More information is available in Topdanmark’s TCFD and CDP reports.
At Hastings, climate related risks are currently identified on a high level, and the company will complete a detailed risk assessment during 2022.
Hastings reviews its sustainability strategy on an annual basis taking into account carbon footprint, emissions, environmental impacts, and related risks. As a part of the review, Hastings investigates signing up to the Science-Based Target initiative (SBTi) in 2022 and setting targets and risks analysis in line with the Paris Climate Agreement. In addition, the company will consider scenario planning as part of detailed risk assessment and business modelling during 2022.
As Mandatum Life Insurance Company (Mandatum Life) operates in life insurance business, the short- and medium-term impact of climate change is expected to be limited and contained to indirect effects associated with capital markets volatility and changes in longevity and mortality trends. However, the longer term effects of climate changes remains unknown and may therefore have broader implications for the business.

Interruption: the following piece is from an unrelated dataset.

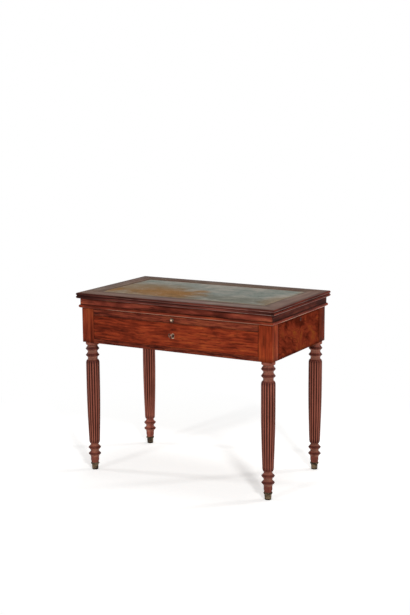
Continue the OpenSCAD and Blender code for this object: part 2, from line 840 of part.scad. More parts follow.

Mandatum Asset Management (MAM) manages Mandatum’s proprietary assets as well as client assets, which are both exposed to climate-related risks. In Mandatum’s portfolio, transition risk is more relevant than physical climate risk. However, sustainability risks and especially climate risk are not considered significant in Mandatum’s asset portfolio due to, for example, the geographical and sector allocation of the portfolio.
Mandatum’s investment strategy does not aim to actively seek climate-related investment opportunities but instead sound investment opportunities which have a suitable risk-return profile. These opportunities include climate-related opportunities.
Climate transition and integration of climate-related risks into the investment process is one of the focus areas in portfolio management of the company assets as well as client assets. In addition, wealth management clients are offered specific investment solutions that promote climate transition and reduce the carbon intensity of investments.